No, you didn’t have the ‘flu. You had what I have now: a nasty cold and chesty cough that, while debilitating, in no way compares to the severity of influenza.

Back in 1994 I was living in Salthill when the Beijing ‘Flu was raging around the country. Alone in my home, I started to come over a bit dodgy in the late afternoon and by the time I went to bed I was delirious and incapable. Sweat poured over my entire body (sorry if you’re having your tea!) and as I climbed into bed I noticed that the veins in my arms were swollen up like lengthy black puddings. 

The lymph glands in my armpits were - ouch! -tender, enlarged, and as I sit here now, I remember the very thought that went through my bewildered head.

“Oh. Infected blood, swollen glands. Looks like septicaemia. If that infection makes it past my armpits I might die.”

With that, I ho-hummed and slid under the duvet, knowing there was no way I could make it to the phone to call for help. So powerful was that fever, I was able to accept calmly that if I died, I died.

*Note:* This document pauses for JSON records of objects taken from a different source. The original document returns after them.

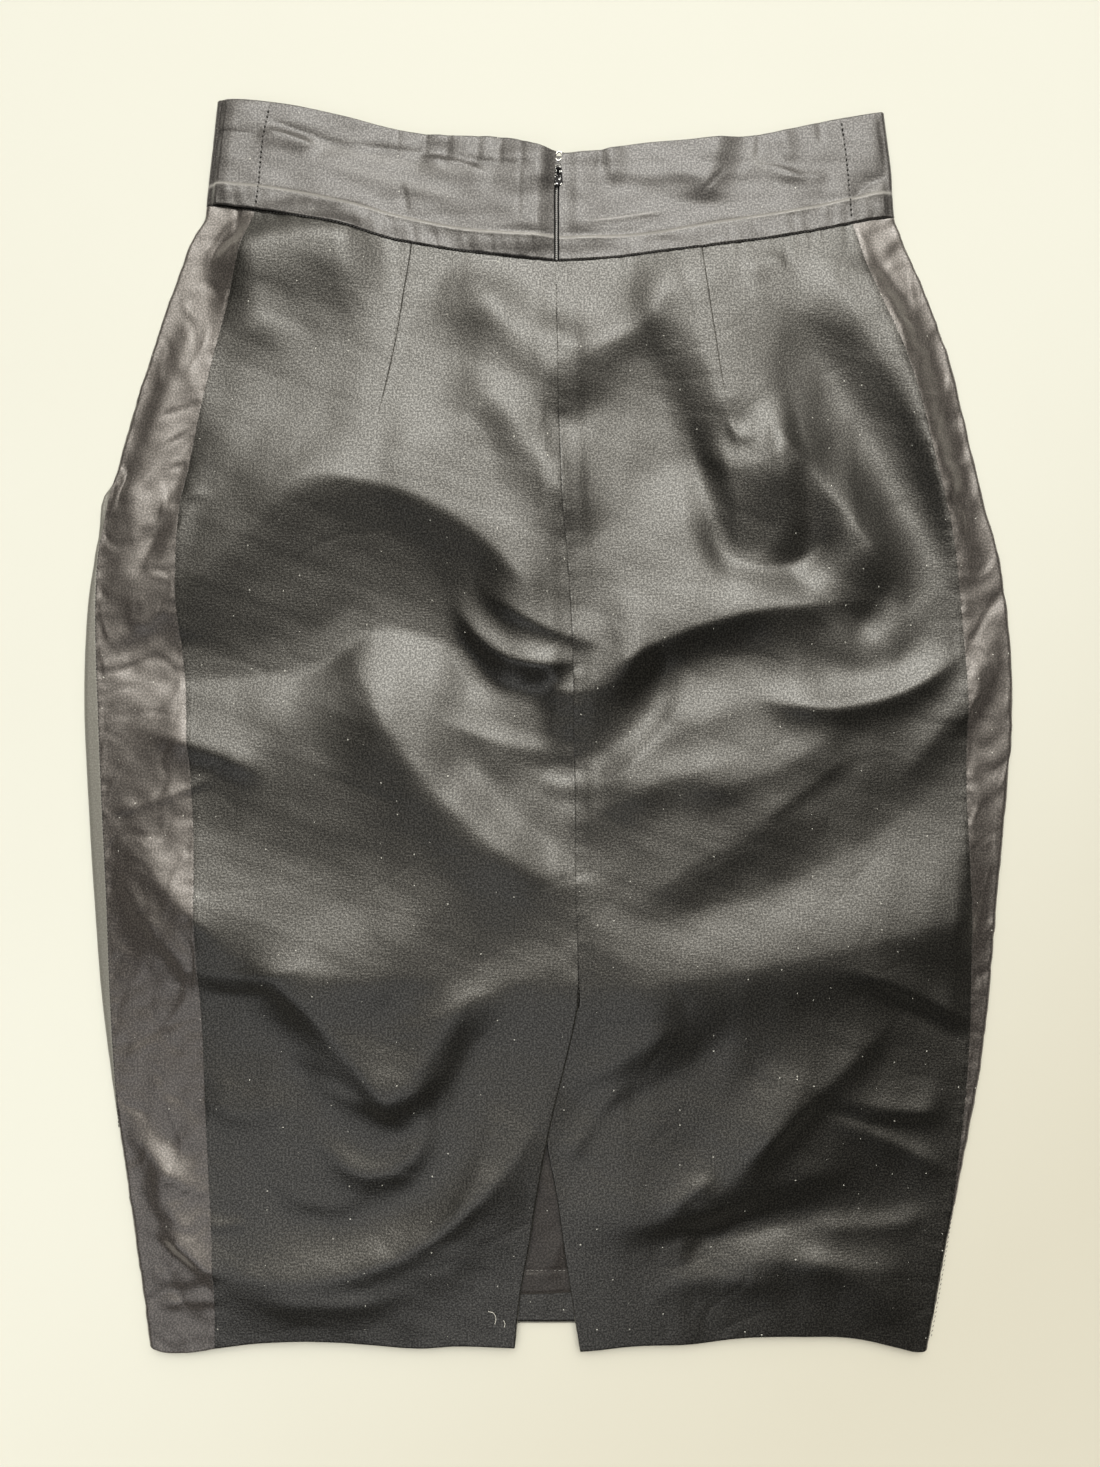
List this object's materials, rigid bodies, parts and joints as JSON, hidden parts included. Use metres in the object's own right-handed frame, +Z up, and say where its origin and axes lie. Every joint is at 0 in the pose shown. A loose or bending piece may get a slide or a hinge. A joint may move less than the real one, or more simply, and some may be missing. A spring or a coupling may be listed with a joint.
{
  "type": "pencil skirt",
  "caption": "High-waisted knee-length pencil skirt laid face down, with satin side panels and band, a back zip and a back slit.",
  "frame": {"origin": "centre of the bounding box's bottom, on the surface that the skirt lies on", "axes": "+Y from the hem to the waist, +Z up out of the back of the skirt, +X to the right of someone looking down on the back"},
  "size_m": [0.4718, 0.6352, 0.0172],
  "materials": {
    "wool": "black fine wool sateen, matt with a soft sheen",
    "satin": "black heavy satin, soft gloss",
    "lining": "black lining satin, soft gloss",
    "zip_tape": "grey-black woven tape",
    "black_metal": "black enamel, chipped",
    "nickel": "bright nickel plate"
  },
  "bodies": {
    "skirt": {"back_left": "wool", "back_right": "wool", "front": "wool", "front_hem_turn_up": "wool", "side_left": "satin", "side_right": "satin", "band_back_left": "satin", "band_back_right": "satin", "band_side_left": "satin", "band_side_right": "satin", "band_front": "satin", "lining": "lining", "zip_chain": "zip_tape", "zip_slider": "black_metal", "waist_hook": "nickel"},
    "zip_pull": {"zip_pull_tab": "black_metal"}
  },
  "joints": [
    {"name": "pull_tab_swing", "type": "hinge", "parent": "skirt", "child": "zip_pull", "pos_m": [0.0048, 0.2815, 0.00735], "axis": [-1, 0, 0], "range_deg": [0, 160]}
  ]
}
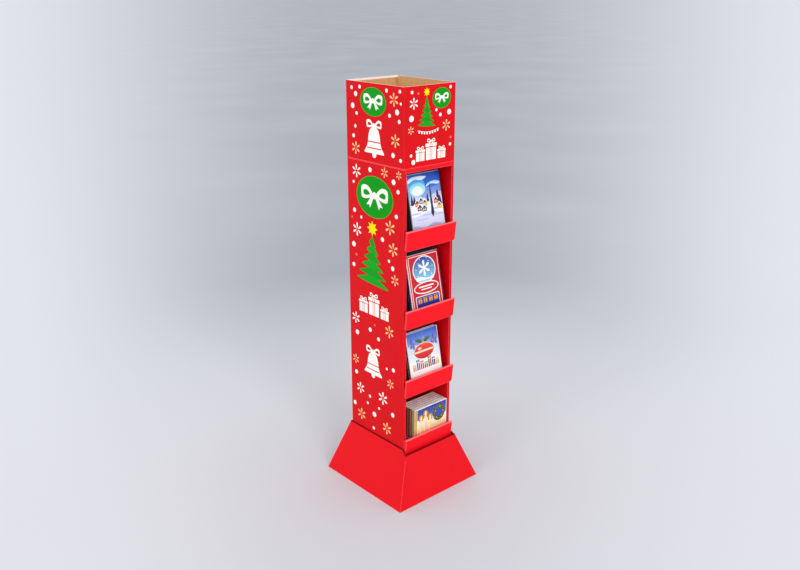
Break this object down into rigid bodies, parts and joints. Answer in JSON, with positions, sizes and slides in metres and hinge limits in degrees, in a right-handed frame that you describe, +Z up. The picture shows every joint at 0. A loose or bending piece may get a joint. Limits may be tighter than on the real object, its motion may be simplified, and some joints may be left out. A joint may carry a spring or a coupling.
{
  "type": "cardboard display stand",
  "caption": "Slim cardboard floor stand: folded tower on a sloping skirt, trays that hold upright disc cases, and an open square header.",
  "frame": {"origin": "on the floor, in the middle of the whole stand's footprint", "axes": "+Z up, -Y towards the side where the trays are open, +X to the right seen from there"},
  "size_m": [0.35, 0.378, 1.32],
  "materials": {
    "printed_board": "satin",
    "kraft_board": "matte",
    "film_case": "gloss",
    "music_case": "gloss"
  },
  "bodies": {
    "root": {"base_box": "kraft_board", "base_skirt": "printed_board", "case_pad_1": "kraft_board", "case_pad_2": "kraft_board", "case_pad_4": "kraft_board", "case_stop_1": "kraft_board", "case_stop_2": "kraft_board", "case_stop_3": "kraft_board", "film_case_1_back": "film_case", "film_case_1_front": "film_case", "film_case_1_middle": "film_case", "film_case_2_back": "film_case", "film_case_2_front": "film_case", "film_case_2_middle": "film_case", "film_case_3_back": "film_case", "film_case_3_front": "film_case", "film_case_3_middle": "film_case", "header_sleeve": "printed_board", "header_tray": "kraft_board", "music_case_1": "music_case", "music_case_2": "music_case", "music_case_3": "music_case", "music_case_4": "music_case", "music_case_5": "music_case", "music_case_6": "music_case", "tower_sleeve": "printed_board", "tray_1": "printed_board", "tray_2": "printed_board", "tray_3": "printed_board", "tray_4": "printed_board"}
  },
  "joints": []
}
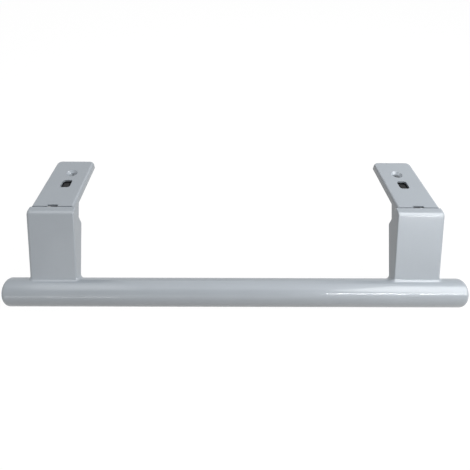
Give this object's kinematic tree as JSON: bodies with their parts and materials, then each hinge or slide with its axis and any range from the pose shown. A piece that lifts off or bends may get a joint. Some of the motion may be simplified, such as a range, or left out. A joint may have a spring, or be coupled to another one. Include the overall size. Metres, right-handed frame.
{
  "type": "refrigerator door handle",
  "caption": "Lever door handle: a round bar with two angled arms, hinged on brackets for the door's side, with sliding pushers.",
  "frame": {"origin": "midway between the two screw holes, on the plane where the brackets sit on the door's side", "axes": "+X along the bar, +Y along the flanges towards the cabinet, +Z out of the door's side"},
  "size_m": [0.397, 0.1287, 0.0712],
  "materials": {
    "silver_plastic": "satin gloss",
    "silver_bracket": "satin gloss",
    "black_plastic": "matte",
    "steel": "bright"
  },
  "bodies": {
    "brackets": {"bracket_left": "silver_bracket", "bracket_right": "silver_bracket", "hinge_pin_left": "steel", "hinge_pin_right": "steel"},
    "grip": {"grip": "silver_plastic", "return_spring_left": "steel", "return_spring_right": "steel"},
    "pusher_left": {"pusher_left": "black_plastic"},
    "pusher_right": {"pusher_right": "black_plastic"}
  },
  "joints": [
    {"name": "grip_pull", "type": "hinge", "parent": "brackets", "child": "grip", "pos_m": [0, -0.0465, 0.0008], "axis": [-1, 0, 0], "range_deg": [0, 8], "stiffness_Nm_per_rad": 1.2, "springref_deg": -14.32},
    {"name": "pusher_left_slide", "type": "slide", "parent": "brackets", "child": "pusher_left", "axis": [0, 1, 0], "range_m": [0, 0.0025]},
    {"name": "pusher_right_slide", "type": "slide", "parent": "brackets", "child": "pusher_right", "axis": [0, 1, 0], "range_m": [0, 0.0025]}
  ],
  "couplings": [
    {"joint": "pusher_left_slide", "follows": "grip_pull", "m_per_rad": 0.01785},
    {"joint": "pusher_right_slide", "follows": "grip_pull", "m_per_rad": 0.01785}
  ]
}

Influenza’s hellish combination of shivers and sweating stopped me from dropping off to sleep, so I picked up the book I was reading, which happened to be Robert Kee’s ‘Ireland - A History.’ After a couple of pages the fever swept through me like wavelets around pebbles at low tide. Neither asleep nor awake, I was lost wandering the mental prairies that stretch between dreams and hallucinations.

Those feverish visions from 20 years ago still send a chill through me now. Albert Reynolds climbing Vinegar Hill, scratching his bare hairy chest as he roars at the English invaders. Blood, limbs, heads and guts are splashed, slashed, severed and spilled on that Wexford battlefield.

Suddenly there comes a blast of heavenly light from the sky, a shaft of love from above, heralding the appearance of Mary Robinson, as if an angel, accompanied by a choir of cherubim singing swirling ethereal chants.

Towering above the two warring factions, Mary raises her presidential arms high above her head, and in an instant, all the soldiers on both sides stop fighting and drop their weapons.

Truly this was a powerful woman, yet still only the creation of a very sick scribbler, so I was not surprised to see that Ireland’s grand dame of diplomacy then produced a big box of doughnuts.

Everyone cheered. Maybe she was about to close her act by performing a miracle akin to the feeding of the 5,000.

Sadly no. Instead of eating the doughnuts or passing them around, my demented brain had other plans. Mary Robinson sat down and most unexpectedly and quite obscenely, did something with those doughnuts, slowly and deliberately, one by one, that I will leave to your collective imaginations.

You might well wonder why on earth I’m sharing this vile vision with you. Well, it’s partly because in my present state I’m unable to think much beyond illness, but more importantly I’m reminding you all how dangerous and nasty the ‘flu can be. If you have an older neighbour or relative, keep an eye on them, because viral infections can play havoc with frail bodies.

Evidently I made it through that torpid night, waking the next morning to discover staring back from the mirror a panda withdrawing from heroin. As if the huge black patches under my eyes were not enough, I now also sported on my left cheek an infected carbuncular spot the size of Cyprus.


My body had so many toxins to deal with they were starting to erupt out all over the place. Off I went to visit my first Irish doctor, who couldn't have been nicer. Mind you, even though I know that there’s very little medical people can do to help viral infections, I’m not sure about the advice she gave.

Had she told me to rest, drink lots of fluids and keep in touch I’d have felt satisfied.

What I wasn’t expecting to hear, when I could barely stand up from the fever, was:

“Well now Charlie, you’re grand. Go off home and drink a good couple of stiff hot whiskies and then take a brisk walk along the Prom. That’ll have you right in no time.”

“Er yeh, thanks Doc!” I mumbled, wondering if she was real or just another hallucination.